Written problem -> Reproduce the span that opens at the line containing "for a, b, c" and closes at the line containing "before = set(bpy.data.objects)", both lines included, without alteration and without any other line.

******

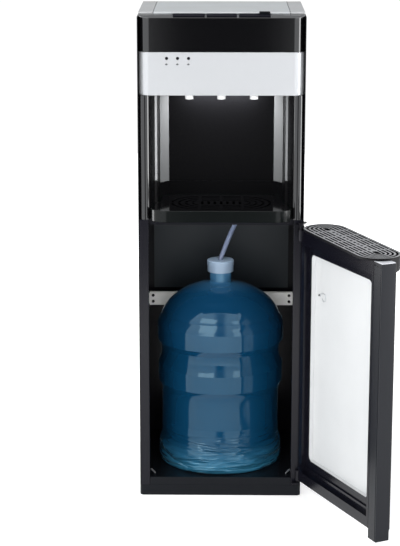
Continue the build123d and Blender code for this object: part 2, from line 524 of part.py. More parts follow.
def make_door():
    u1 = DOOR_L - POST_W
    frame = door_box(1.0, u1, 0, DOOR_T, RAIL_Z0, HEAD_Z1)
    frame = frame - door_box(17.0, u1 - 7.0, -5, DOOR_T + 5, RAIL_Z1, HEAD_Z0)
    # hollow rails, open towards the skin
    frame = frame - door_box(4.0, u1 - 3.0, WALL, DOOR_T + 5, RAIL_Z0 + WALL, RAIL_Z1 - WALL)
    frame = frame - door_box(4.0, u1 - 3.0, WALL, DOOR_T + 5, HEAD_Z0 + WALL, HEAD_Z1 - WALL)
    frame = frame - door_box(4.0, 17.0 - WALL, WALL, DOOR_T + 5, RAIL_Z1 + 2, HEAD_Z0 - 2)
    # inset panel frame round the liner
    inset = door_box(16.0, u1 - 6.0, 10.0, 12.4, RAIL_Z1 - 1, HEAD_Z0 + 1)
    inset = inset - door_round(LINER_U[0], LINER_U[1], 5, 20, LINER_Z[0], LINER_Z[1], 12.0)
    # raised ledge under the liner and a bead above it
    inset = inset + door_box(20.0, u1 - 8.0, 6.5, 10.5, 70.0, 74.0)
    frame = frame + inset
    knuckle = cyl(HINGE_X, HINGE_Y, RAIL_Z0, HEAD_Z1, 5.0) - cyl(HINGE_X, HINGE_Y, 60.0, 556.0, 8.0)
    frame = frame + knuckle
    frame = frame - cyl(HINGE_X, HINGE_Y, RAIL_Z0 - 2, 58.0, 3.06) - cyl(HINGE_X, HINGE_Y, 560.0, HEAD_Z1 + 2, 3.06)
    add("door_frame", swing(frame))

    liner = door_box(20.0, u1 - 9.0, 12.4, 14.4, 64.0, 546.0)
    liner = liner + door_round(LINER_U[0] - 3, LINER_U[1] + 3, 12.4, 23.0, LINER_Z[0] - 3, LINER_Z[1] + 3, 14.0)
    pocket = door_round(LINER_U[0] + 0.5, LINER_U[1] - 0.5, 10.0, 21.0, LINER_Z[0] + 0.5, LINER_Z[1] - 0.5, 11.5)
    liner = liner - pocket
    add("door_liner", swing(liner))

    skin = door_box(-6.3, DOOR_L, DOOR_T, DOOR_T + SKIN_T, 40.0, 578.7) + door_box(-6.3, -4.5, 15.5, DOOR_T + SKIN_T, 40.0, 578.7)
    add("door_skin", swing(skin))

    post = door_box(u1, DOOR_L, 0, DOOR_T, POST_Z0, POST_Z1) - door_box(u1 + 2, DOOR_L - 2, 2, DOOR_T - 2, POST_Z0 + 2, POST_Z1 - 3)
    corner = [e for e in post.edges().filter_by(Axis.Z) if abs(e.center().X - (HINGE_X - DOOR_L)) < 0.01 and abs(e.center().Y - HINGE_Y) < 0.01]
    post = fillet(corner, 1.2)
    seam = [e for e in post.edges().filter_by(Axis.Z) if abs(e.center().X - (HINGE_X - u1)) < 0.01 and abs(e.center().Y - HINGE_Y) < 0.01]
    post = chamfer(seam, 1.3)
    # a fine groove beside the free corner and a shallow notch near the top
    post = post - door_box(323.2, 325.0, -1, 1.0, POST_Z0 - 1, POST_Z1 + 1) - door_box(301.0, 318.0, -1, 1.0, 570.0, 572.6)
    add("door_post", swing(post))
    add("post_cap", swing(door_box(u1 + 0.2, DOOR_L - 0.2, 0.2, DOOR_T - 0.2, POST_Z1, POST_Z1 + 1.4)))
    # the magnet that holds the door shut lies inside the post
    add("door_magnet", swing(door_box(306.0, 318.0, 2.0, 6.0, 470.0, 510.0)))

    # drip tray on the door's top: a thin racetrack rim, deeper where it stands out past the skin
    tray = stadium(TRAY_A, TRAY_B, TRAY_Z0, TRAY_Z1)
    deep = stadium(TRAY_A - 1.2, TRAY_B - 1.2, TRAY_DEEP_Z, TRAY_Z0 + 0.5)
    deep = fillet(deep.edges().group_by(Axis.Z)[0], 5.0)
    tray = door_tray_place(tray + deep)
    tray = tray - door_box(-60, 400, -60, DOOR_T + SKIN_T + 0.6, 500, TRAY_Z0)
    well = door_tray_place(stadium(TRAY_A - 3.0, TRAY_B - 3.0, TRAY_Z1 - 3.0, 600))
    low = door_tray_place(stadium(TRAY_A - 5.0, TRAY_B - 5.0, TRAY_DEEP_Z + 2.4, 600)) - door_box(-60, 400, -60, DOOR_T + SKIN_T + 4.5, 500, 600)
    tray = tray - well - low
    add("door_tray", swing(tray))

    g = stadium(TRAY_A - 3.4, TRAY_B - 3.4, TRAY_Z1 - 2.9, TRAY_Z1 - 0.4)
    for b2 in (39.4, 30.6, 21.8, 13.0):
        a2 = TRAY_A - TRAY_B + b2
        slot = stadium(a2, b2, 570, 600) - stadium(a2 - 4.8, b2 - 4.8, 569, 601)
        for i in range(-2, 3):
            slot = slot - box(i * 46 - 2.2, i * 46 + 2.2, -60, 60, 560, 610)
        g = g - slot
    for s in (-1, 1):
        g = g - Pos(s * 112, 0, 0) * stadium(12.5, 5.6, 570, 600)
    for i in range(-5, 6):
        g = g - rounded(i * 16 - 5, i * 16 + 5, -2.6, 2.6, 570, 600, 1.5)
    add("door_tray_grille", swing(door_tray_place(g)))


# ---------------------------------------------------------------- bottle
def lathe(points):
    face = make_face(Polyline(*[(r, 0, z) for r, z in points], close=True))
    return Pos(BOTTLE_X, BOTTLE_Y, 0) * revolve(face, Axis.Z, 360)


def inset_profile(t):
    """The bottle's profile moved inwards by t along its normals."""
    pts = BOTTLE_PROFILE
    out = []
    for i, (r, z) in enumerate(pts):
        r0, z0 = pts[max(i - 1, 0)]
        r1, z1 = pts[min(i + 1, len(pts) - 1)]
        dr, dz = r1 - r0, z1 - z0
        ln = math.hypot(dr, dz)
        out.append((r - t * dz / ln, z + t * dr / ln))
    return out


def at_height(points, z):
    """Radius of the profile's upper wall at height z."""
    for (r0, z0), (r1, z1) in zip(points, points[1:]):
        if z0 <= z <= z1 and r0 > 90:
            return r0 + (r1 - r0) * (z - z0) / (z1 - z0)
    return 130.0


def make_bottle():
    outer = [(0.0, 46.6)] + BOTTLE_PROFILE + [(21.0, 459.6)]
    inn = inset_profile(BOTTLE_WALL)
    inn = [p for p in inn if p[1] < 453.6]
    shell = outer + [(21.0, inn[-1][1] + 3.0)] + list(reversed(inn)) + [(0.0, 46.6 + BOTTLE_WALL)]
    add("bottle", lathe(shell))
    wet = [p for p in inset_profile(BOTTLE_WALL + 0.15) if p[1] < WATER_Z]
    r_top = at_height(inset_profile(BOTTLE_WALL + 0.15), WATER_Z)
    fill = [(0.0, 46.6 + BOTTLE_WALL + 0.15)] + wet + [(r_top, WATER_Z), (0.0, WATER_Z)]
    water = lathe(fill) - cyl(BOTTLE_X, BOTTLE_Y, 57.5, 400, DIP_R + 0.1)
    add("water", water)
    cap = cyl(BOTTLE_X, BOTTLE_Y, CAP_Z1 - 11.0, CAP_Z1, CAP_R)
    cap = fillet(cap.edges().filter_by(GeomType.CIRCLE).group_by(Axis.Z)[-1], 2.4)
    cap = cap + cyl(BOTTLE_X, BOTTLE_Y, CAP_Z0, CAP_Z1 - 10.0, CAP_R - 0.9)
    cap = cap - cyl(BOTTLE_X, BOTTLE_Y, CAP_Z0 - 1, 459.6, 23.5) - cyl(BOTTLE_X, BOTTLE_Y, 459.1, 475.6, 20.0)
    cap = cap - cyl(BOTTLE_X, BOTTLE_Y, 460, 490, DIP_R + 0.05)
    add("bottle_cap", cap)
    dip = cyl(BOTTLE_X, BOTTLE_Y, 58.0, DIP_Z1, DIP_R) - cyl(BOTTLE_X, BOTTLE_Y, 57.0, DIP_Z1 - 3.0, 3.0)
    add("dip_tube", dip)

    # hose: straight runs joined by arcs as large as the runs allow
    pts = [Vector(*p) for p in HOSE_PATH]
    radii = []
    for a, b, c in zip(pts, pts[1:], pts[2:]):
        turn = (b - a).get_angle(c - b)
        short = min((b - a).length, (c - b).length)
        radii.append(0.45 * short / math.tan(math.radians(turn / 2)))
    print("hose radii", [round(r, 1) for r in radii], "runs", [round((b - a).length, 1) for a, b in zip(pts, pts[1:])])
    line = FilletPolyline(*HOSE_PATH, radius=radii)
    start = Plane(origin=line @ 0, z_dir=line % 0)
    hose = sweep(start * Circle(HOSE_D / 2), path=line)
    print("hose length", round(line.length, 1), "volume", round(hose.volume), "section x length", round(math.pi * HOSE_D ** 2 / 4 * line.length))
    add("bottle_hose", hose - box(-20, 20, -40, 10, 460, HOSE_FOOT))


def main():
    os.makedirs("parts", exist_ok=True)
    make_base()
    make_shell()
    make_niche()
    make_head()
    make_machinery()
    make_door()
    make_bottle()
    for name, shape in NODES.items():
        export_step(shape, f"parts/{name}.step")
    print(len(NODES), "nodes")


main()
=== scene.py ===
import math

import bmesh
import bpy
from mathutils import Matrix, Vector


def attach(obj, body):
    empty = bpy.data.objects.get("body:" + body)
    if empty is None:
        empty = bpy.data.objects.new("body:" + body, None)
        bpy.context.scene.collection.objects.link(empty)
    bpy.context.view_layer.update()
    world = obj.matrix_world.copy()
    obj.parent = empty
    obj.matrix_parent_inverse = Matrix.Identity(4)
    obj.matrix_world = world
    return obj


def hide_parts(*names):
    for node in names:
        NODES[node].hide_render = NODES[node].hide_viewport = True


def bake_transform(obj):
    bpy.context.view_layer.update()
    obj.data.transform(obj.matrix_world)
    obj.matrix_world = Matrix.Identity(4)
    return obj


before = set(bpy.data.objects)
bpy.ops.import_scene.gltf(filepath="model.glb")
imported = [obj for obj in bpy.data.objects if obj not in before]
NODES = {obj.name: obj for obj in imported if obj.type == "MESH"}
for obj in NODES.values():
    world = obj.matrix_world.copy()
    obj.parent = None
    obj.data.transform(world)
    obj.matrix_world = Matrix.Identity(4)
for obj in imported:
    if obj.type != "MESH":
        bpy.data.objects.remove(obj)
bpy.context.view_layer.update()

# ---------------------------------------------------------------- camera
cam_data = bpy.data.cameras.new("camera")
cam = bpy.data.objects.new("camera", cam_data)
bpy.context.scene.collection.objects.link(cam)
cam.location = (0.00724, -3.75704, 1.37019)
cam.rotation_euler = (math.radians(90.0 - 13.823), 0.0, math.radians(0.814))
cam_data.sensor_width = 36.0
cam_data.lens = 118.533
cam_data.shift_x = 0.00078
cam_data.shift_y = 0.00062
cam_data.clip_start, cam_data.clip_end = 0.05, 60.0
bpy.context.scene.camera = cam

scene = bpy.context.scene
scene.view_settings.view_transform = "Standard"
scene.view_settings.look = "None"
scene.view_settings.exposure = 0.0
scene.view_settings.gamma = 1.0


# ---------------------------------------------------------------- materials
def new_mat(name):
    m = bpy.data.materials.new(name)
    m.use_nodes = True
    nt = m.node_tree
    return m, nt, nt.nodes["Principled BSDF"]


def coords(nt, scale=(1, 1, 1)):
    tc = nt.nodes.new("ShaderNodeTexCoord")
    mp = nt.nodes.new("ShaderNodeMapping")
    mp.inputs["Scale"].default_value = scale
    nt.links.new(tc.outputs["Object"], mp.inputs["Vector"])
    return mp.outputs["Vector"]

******

Task result ->
    for a, b, c in zip(pts, pts[1:], pts[2:]):
        turn = (b - a).get_angle(c - b)
        short = min((b - a).length, (c - b).length)
        radii.append(0.45 * short / math.tan(math.radians(turn / 2)))
    print("hose radii", [round(r, 1) for r in radii], "runs", [round((b - a).length, 1) for a, b in zip(pts, pts[1:])])
    line = FilletPolyline(*HOSE_PATH, radius=radii)
    start = Plane(origin=line @ 0, z_dir=line % 0)
    hose = sweep(start * Circle(HOSE_D / 2), path=line)
    print("hose length", round(line.length, 1), "volume", round(hose.volume), "section x length", round(math.pi * HOSE_D ** 2 / 4 * line.length))
    add("bottle_hose", hose - box(-20, 20, -40, 10, 460, HOSE_FOOT))


def main():
    os.makedirs("parts", exist_ok=True)
    make_base()
    make_shell()
    make_niche()
    make_head()
    make_machinery()
    make_door()
    make_bottle()
    for name, shape in NODES.items():
        export_step(shape, f"parts/{name}.step")
    print(len(NODES), "nodes")


main()
=== scene.py ===
import math

import bmesh
import bpy
from mathutils import Matrix, Vector


def attach(obj, body):
    empty = bpy.data.objects.get("body:" + body)
    if empty is None:
        empty = bpy.data.objects.new("body:" + body, None)
        bpy.context.scene.collection.objects.link(empty)
    bpy.context.view_layer.update()
    world = obj.matrix_world.copy()
    obj.parent = empty
    obj.matrix_parent_inverse = Matrix.Identity(4)
    obj.matrix_world = world
    return obj


def hide_parts(*names):
    for node in names:
        NODES[node].hide_render = NODES[node].hide_viewport = True


def bake_transform(obj):
    bpy.context.view_layer.update()
    obj.data.transform(obj.matrix_world)
    obj.matrix_world = Matrix.Identity(4)
    return obj


before = set(bpy.data.objects)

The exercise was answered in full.